Re: Pinning Objects

From: joel garry <joel-garry_at_home.com>
Date: Mon, 20 Jul 2009 11:08:57 -0700 (PDT)
Message-ID: <72b9287d-c493-4f15-8cf7-342a78b97cc2_at_f20g2000prn.googlegroups.com>



On Jul 20, 9:57 am, The Magnet <a..._at_unsu.com> wrote:
> Hi,
>
> We want to pin a couple of tables, hoping to increase some
> performance.  From the docs, a pinned table means less reads from
> disk, etc.
>
> If the table gets updated or inserted into, is there any advantage to
> this?  If yes, how does the committed transactions get saved?
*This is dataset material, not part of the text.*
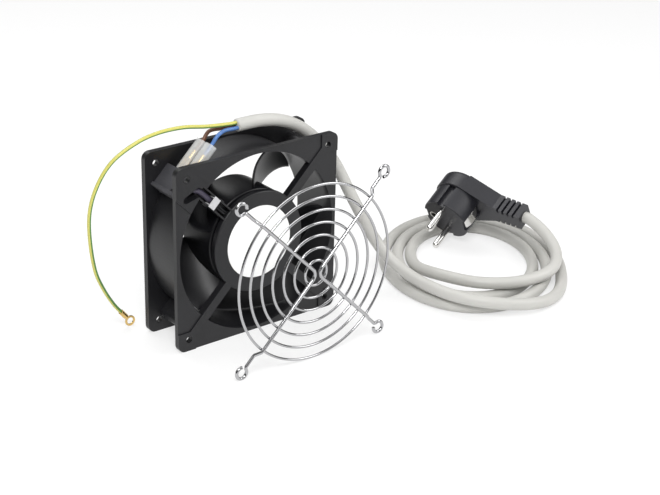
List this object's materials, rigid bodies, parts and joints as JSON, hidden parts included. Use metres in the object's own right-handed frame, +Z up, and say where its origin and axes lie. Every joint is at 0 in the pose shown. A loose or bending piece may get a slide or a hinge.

If you just let Oracle do its thing, blocks that get used a lot will stay in memory, since Oracle uses an LRU algorithm. Also, small tables use a different algorithm for full scanning ("The definition of a small table is the maximum of 2% of the buffer cache and 20, whichever is bigger.") I used to have noticeable results on certain objects with a recycle pool, but nowadays don't seem to need to bother. Be careful about catching obsessive tuning disorder. Take any rule of thumb that uses percentages with a very large dose of salt. Remember that most performance problems come from the app code. "Hoping" is not a particularly good tuning methodology. You want to use a methodology that tells you how to find what is wrong and where to put your effort.

See metalink Note: 135223.1 and note the auto-tuning part. And keep a lot of salt handy.

See commit transactions in the concepts manual for the basic idea on how that works.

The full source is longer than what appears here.